How should confidentiality or legal concerns be flagged?

Organizations should maintain a list of confidentiality and legal flags that automatically trigger escalation. Assistants should be trained to recognize keywords and to confirm with legal or compliance when in doubt. When flagged, escalate immediately and include relevant documents in the escalation packet.

What thresholds should we set for financial or contractual approvals?

Financial thresholds are organization-specific. Common practice is to allow assistants autonomy for non-binding meetings or interactions below a modest spend threshold (for example, under $1,000 or $5,000 depending on company size) and to escalate any item that implies contractual commitments or material spend.

How often should the decision matrix be reviewed?

Review the matrix at least quarterly and after any incident where autonomy caused an operational failure or reputational harm. Include cross-functional stakeholders in reviews to ensure thresholds reflect current risk appetite.

Can AI tools fully automate autonomy decisions?

AI can assist by scoring requests against the decision matrix and surfacing recommendations, but human oversight remains important, particularly for edge cases, ambiguity, or high-stakes scenarios. Combine AI recommendations with human judgment and incremental delegation increases.

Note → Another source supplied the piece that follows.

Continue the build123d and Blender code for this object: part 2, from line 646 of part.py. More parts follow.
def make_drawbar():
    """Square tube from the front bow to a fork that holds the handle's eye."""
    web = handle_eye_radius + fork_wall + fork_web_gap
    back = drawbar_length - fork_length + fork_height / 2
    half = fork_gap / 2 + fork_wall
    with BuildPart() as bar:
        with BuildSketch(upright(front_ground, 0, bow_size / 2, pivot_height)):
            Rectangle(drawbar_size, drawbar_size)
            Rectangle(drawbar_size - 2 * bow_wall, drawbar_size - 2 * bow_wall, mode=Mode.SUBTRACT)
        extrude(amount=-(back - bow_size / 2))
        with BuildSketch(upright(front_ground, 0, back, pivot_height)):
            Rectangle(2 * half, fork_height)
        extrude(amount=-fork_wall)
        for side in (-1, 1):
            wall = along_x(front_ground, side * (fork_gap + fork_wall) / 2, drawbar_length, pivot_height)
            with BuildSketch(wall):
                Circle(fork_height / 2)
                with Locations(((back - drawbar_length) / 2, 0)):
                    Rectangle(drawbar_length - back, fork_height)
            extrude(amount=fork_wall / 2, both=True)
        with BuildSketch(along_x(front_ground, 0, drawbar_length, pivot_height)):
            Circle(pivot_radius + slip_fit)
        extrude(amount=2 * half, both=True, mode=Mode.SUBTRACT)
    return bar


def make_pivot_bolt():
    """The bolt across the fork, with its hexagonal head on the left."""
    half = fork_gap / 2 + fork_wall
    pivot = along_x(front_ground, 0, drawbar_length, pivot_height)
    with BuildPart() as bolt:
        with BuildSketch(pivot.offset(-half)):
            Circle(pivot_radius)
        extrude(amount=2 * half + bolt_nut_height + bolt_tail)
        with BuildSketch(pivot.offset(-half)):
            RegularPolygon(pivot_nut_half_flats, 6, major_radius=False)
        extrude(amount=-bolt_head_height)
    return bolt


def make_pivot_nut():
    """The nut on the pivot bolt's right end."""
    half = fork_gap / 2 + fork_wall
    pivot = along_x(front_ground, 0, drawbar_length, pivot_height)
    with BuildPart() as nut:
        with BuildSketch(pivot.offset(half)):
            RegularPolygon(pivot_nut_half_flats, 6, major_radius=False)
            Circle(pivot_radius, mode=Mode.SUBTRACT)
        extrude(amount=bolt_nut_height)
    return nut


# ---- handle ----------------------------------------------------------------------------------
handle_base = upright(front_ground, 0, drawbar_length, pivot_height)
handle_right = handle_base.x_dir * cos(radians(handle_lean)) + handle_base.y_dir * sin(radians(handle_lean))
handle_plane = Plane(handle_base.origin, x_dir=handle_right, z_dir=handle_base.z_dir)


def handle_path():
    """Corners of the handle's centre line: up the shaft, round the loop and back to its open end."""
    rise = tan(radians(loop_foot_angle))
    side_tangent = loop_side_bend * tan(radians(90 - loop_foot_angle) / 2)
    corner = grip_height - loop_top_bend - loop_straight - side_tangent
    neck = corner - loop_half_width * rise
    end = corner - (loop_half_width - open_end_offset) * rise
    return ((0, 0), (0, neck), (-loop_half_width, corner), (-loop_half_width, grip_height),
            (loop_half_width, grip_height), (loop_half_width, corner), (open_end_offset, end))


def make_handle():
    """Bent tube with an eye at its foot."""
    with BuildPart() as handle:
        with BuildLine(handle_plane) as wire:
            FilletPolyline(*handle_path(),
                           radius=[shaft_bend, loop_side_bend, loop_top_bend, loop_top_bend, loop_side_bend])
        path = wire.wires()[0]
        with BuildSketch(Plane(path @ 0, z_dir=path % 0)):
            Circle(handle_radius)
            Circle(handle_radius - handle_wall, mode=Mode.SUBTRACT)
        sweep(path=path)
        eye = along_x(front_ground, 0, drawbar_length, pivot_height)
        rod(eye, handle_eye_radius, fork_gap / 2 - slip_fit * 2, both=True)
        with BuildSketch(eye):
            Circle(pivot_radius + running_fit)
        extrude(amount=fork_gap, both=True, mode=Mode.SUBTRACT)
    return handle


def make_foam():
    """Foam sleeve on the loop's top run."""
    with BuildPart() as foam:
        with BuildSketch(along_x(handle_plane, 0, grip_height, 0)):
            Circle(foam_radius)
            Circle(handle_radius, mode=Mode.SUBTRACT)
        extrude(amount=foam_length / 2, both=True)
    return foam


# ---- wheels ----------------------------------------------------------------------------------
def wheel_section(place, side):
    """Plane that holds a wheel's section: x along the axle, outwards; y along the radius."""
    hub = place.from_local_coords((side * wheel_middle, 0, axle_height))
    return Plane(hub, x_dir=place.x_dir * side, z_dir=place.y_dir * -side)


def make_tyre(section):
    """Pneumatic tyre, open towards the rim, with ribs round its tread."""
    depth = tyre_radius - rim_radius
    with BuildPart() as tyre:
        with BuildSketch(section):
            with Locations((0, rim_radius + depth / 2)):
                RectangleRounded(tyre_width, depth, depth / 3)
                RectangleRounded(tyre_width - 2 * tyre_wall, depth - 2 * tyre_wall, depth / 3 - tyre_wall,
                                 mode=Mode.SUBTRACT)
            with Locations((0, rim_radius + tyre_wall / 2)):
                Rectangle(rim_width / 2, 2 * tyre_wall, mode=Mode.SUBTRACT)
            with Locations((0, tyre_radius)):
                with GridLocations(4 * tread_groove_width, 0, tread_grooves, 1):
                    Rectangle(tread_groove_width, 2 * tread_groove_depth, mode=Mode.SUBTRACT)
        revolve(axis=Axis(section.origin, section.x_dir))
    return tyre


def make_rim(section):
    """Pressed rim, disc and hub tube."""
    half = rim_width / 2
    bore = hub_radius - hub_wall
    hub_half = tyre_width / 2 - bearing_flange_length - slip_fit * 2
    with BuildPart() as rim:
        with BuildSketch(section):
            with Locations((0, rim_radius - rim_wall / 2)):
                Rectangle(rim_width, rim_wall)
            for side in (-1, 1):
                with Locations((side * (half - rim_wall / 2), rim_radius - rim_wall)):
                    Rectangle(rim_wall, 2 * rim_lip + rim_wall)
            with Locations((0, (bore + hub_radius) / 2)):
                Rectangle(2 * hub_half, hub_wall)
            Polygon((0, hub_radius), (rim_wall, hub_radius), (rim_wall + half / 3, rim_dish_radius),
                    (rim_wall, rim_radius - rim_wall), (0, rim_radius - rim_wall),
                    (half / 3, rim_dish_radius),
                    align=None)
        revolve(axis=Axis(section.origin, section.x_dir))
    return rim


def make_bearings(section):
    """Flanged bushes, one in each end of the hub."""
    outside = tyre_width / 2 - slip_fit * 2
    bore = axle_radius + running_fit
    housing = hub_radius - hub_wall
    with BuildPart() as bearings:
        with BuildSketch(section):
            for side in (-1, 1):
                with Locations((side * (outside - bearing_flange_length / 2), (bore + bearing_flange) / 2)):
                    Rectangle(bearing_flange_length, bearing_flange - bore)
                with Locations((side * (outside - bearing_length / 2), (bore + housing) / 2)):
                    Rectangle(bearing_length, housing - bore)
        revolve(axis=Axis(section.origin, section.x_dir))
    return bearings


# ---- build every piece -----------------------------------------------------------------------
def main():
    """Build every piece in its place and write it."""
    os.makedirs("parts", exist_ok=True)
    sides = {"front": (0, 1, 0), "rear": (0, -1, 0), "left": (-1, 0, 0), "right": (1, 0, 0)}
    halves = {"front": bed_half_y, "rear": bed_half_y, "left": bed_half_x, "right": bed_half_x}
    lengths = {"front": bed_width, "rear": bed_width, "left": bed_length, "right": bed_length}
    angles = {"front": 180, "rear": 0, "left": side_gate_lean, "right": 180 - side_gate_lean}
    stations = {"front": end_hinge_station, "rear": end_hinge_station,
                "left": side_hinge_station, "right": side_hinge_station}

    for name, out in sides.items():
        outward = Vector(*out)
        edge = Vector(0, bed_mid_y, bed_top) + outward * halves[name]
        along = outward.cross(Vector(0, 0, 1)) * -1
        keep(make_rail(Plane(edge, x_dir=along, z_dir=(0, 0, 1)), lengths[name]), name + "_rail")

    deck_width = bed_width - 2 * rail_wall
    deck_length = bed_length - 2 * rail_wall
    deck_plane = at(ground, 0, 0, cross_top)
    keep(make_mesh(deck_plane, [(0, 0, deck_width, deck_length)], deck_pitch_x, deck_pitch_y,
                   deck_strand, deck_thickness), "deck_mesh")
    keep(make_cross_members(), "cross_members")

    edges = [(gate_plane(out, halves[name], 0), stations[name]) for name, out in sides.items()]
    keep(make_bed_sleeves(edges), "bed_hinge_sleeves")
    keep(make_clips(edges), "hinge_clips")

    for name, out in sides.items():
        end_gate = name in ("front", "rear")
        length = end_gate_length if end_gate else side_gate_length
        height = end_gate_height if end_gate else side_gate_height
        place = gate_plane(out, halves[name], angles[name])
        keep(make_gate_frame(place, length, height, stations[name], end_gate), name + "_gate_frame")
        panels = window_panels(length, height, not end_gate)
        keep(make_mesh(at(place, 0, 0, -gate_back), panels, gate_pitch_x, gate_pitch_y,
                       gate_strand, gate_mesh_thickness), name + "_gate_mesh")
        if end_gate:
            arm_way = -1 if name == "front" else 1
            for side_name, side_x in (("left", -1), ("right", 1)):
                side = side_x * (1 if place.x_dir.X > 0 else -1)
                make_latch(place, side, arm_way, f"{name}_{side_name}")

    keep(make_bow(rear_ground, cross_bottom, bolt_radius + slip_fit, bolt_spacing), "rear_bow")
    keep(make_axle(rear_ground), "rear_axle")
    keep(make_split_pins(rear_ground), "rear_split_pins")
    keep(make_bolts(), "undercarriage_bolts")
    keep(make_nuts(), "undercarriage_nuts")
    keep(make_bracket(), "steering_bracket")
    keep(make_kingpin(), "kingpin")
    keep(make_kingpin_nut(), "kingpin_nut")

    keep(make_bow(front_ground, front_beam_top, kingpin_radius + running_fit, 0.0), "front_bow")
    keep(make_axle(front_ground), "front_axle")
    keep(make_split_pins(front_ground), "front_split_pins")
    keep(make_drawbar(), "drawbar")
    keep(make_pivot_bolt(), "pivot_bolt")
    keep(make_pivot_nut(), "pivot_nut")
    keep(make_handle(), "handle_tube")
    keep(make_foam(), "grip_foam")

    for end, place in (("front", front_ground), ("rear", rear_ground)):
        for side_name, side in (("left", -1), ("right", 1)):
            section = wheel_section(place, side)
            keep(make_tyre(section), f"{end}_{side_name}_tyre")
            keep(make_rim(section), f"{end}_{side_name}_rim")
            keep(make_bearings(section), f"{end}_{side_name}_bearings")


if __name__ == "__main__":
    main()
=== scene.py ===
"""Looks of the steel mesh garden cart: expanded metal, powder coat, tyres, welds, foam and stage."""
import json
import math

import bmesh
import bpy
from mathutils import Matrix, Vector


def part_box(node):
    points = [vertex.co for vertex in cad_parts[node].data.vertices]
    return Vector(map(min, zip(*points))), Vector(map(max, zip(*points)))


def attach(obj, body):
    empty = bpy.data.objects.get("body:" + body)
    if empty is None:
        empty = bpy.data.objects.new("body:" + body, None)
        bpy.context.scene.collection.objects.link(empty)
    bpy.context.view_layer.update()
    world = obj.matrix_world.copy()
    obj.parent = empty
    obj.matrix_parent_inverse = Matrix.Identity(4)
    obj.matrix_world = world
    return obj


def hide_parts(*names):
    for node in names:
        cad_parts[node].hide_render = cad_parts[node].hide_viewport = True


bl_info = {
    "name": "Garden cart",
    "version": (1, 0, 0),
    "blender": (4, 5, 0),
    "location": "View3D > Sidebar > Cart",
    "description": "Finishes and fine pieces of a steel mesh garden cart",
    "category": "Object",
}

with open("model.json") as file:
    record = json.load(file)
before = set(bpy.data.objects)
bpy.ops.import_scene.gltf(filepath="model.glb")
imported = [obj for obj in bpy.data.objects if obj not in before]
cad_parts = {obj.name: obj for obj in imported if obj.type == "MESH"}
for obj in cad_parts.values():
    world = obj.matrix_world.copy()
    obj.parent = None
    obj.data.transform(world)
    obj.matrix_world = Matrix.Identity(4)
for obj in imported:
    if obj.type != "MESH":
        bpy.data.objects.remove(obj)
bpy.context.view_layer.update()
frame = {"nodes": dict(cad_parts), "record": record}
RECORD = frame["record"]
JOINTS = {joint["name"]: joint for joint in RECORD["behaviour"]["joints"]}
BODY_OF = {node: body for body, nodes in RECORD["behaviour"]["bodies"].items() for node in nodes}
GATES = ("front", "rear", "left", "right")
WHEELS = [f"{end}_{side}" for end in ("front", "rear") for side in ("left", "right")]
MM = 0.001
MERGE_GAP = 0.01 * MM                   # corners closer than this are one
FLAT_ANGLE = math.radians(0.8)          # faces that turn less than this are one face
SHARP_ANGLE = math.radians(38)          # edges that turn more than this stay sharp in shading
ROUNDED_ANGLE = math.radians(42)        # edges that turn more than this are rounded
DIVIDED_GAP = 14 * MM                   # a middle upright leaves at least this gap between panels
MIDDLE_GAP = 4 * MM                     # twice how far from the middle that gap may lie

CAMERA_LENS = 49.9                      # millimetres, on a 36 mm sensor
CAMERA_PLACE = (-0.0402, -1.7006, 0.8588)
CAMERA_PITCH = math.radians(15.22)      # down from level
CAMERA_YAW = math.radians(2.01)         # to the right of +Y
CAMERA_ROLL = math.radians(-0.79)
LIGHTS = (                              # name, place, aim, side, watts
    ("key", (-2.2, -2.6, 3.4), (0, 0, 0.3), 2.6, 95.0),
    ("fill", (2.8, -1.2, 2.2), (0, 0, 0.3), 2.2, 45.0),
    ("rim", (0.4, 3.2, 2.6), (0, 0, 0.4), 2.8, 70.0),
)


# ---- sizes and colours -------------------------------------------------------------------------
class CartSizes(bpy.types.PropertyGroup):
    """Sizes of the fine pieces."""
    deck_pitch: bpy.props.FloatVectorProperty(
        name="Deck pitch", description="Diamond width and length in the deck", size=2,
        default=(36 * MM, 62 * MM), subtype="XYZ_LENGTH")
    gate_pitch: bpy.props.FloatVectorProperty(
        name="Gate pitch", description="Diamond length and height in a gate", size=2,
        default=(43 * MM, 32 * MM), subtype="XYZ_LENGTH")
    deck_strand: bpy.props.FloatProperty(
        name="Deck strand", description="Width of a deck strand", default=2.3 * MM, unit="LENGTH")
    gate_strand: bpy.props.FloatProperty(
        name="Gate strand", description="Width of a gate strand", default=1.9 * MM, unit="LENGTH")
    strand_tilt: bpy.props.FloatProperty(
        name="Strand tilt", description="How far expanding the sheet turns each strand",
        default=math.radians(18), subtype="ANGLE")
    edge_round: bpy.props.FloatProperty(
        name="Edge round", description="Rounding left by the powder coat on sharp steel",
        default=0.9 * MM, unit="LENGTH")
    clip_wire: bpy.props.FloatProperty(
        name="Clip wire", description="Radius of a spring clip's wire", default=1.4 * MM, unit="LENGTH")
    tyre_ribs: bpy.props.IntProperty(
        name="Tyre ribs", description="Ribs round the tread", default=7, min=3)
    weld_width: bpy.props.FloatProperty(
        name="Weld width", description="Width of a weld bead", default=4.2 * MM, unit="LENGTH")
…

How do we measure whether thresholds are working?

Track escalation rate, scheduling error rate, executive interruptions, and stakeholder satisfaction. A successful threshold set reduces unnecessary escalations and interruptions while maintaining low error rates and high satisfaction.

What training do assistants need to apply thresholds consistently?

Provide initial and ongoing training that covers the decision matrix, checklist usage, escalation templates, and scenario-based exercises. Review real-case examples periodically to reinforce judgment and align behaviors.